>> start

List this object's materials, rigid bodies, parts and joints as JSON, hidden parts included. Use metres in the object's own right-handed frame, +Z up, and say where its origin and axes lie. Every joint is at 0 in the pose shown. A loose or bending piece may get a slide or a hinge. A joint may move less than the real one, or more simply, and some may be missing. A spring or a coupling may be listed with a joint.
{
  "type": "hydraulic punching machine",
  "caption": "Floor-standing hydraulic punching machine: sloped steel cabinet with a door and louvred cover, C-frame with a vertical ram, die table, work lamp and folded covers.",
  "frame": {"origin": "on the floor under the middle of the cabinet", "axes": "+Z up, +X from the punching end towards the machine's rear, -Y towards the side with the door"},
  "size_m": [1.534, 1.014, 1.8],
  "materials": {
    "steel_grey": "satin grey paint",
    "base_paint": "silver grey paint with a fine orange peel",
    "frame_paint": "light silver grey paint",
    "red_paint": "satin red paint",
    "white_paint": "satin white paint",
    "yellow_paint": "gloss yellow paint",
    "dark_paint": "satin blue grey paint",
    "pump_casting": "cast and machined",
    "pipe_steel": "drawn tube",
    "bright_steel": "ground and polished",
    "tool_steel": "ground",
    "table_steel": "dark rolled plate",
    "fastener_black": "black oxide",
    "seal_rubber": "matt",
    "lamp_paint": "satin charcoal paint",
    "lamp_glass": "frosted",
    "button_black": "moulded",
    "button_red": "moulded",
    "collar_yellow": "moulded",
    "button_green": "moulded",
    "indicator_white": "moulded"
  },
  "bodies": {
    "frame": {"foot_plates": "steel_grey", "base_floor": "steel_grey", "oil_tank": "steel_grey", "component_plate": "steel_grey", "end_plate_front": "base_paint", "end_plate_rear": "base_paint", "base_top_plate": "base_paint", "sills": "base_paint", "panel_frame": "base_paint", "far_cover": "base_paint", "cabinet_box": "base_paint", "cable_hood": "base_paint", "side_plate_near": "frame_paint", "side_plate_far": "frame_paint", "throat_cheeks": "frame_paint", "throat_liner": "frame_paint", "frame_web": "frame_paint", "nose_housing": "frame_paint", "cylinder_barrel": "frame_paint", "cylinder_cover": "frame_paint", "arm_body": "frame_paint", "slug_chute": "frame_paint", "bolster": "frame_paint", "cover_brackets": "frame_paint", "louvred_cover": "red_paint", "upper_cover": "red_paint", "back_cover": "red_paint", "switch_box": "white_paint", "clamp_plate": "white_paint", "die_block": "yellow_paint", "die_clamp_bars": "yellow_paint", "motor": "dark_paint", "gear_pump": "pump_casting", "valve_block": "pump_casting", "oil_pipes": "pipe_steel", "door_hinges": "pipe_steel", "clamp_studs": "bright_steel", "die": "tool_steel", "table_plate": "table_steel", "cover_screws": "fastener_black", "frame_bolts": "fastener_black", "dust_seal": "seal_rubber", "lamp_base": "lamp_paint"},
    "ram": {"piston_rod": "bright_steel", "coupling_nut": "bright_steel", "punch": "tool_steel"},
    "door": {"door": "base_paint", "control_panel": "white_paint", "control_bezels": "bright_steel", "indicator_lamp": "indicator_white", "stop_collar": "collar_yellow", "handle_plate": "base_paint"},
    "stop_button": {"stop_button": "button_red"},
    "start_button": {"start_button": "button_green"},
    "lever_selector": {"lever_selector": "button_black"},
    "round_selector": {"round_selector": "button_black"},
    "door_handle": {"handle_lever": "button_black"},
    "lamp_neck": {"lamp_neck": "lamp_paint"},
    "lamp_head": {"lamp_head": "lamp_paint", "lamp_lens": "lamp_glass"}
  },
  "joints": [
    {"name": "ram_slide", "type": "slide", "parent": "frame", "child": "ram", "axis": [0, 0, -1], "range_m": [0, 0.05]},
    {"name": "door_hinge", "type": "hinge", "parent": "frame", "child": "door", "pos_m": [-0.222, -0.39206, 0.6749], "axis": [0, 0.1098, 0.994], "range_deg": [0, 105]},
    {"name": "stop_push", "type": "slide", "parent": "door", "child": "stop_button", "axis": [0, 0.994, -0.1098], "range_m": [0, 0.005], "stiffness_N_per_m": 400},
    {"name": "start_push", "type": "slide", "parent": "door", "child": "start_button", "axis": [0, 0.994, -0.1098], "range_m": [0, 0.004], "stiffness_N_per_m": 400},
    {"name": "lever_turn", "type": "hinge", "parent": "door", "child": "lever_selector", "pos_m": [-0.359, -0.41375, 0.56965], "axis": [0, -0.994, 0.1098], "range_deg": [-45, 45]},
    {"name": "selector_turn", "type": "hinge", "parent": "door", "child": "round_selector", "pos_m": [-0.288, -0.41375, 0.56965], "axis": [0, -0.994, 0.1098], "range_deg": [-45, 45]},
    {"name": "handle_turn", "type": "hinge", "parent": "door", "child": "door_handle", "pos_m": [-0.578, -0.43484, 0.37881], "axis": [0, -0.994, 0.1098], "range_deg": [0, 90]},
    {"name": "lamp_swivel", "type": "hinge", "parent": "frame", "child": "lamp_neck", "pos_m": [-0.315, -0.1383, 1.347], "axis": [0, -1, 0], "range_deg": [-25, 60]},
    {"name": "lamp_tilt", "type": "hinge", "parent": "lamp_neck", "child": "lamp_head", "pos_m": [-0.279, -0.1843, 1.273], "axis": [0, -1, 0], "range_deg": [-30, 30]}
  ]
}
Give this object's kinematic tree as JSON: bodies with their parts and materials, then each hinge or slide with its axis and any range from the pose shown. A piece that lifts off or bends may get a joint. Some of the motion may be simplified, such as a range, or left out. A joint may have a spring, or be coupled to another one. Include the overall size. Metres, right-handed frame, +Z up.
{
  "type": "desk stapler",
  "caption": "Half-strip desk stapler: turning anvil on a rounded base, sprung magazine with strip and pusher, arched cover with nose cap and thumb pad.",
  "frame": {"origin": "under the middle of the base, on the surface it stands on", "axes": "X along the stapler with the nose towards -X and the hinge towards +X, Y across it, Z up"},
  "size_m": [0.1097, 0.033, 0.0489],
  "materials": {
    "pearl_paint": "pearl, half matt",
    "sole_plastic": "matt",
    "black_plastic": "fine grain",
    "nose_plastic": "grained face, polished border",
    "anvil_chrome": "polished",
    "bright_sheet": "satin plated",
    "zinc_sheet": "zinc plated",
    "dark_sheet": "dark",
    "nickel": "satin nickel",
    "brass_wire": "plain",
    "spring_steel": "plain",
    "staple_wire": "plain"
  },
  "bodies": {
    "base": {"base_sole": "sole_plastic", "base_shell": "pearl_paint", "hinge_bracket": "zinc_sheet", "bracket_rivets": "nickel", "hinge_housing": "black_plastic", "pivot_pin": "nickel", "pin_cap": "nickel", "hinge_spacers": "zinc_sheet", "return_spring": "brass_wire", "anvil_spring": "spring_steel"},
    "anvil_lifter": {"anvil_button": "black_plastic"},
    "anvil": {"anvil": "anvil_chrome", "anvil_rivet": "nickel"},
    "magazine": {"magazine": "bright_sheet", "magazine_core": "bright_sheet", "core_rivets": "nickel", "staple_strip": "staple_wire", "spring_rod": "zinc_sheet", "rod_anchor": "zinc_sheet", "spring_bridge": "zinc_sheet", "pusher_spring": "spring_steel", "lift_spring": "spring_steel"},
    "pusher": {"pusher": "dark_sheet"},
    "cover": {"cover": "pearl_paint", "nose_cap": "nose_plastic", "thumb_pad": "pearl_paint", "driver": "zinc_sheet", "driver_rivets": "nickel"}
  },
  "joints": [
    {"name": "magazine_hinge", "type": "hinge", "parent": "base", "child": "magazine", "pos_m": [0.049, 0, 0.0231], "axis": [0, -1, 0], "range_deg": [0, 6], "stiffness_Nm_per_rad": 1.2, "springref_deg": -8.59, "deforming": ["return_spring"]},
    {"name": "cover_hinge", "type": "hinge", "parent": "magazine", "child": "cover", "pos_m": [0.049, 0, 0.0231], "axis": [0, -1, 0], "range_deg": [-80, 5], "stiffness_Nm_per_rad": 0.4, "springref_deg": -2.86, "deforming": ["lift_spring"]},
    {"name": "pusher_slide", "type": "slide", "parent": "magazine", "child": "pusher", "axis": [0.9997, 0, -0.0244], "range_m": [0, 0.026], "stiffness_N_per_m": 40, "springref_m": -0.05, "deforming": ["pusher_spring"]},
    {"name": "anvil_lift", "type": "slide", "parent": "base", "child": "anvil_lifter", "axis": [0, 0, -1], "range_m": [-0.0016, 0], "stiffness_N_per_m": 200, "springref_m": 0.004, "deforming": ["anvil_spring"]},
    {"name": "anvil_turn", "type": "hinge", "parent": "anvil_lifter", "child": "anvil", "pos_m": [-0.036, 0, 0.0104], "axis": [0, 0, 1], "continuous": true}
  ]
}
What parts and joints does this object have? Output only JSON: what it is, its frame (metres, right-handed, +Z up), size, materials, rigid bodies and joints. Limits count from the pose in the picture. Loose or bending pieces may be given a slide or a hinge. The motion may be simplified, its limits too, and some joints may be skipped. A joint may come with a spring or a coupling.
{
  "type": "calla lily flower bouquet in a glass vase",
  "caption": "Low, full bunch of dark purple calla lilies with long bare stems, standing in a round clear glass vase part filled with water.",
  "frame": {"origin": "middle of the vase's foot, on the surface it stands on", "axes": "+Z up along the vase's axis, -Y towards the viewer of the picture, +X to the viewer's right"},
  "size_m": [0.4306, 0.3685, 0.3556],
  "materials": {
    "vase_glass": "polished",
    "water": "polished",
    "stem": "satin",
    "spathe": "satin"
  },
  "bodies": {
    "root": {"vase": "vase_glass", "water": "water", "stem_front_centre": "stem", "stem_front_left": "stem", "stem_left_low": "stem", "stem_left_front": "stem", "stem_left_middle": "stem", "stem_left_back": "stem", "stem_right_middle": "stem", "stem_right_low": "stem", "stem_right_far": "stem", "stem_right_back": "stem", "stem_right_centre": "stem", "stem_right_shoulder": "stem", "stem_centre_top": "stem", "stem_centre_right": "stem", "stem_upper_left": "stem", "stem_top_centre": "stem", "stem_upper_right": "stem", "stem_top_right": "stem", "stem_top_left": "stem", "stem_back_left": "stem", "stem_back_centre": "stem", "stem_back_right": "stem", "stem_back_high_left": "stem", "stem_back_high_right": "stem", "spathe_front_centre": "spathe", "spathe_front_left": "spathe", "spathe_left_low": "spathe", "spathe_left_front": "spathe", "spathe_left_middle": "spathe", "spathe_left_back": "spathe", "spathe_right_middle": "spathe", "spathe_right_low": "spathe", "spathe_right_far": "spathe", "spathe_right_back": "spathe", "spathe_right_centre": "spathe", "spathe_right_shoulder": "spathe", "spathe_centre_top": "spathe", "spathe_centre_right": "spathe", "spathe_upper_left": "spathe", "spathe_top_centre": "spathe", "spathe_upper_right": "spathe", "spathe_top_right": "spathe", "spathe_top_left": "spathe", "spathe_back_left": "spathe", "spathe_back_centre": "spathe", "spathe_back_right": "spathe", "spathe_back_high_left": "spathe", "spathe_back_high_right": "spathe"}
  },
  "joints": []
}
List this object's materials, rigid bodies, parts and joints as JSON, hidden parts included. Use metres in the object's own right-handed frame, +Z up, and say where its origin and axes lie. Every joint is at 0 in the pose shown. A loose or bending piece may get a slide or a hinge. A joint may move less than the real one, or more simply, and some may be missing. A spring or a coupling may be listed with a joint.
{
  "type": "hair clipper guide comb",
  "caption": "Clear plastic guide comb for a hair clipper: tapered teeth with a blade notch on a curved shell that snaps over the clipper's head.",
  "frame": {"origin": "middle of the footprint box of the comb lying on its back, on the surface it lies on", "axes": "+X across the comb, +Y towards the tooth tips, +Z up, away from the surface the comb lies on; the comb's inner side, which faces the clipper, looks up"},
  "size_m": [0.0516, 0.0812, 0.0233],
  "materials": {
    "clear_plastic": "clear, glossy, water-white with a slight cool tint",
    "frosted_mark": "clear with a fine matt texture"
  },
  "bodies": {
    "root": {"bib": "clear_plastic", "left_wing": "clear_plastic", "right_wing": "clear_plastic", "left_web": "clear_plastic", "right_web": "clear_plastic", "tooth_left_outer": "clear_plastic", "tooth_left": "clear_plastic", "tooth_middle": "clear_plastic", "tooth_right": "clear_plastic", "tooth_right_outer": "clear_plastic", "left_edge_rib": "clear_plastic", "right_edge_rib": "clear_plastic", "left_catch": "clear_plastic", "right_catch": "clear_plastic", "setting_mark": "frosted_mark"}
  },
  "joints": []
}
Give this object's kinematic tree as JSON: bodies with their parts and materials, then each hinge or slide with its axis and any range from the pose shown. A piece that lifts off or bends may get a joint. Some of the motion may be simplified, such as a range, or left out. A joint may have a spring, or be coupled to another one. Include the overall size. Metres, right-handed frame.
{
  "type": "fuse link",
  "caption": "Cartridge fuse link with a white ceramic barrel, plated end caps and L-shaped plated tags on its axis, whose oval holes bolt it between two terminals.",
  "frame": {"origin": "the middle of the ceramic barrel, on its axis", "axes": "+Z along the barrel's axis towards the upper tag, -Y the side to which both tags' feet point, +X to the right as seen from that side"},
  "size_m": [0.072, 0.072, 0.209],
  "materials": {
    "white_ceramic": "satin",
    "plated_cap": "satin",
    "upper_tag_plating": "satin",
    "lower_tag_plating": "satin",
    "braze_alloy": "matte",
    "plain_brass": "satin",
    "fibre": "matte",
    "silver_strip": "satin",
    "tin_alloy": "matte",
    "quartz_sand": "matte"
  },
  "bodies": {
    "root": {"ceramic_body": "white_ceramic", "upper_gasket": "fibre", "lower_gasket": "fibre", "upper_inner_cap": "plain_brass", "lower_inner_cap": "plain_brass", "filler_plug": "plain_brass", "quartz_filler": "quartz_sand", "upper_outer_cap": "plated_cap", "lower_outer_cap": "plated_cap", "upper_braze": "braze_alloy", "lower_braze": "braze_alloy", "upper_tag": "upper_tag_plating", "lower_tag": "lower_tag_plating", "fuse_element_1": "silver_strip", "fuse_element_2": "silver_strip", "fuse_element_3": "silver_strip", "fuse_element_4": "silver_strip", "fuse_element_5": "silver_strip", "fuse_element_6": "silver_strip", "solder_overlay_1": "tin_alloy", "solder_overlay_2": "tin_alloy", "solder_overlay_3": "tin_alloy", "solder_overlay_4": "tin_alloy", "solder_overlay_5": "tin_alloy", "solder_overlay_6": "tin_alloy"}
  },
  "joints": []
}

>> end

# WHAT THE TASK ASKS
Copy each line that holds the word "picture".

# ANSWER TO THIS TASK
What parts and joints does this object have? Output only JSON: what it is, its frame (metres, right-handed, +Z up), size, materials, rigid bodies and joints. Limits count from the pose in the picture. Loose or bending pieces may be given a slide or a hinge. The motion may be simplified, its limits too, and some joints may be skipped. A joint may come with a spring or a coupling.
  "frame": {"origin": "middle of the vase's foot, on the surface it stands on", "axes": "+Z up along the vase's axis, -Y towards the viewer of the picture, +X to the viewer's right"},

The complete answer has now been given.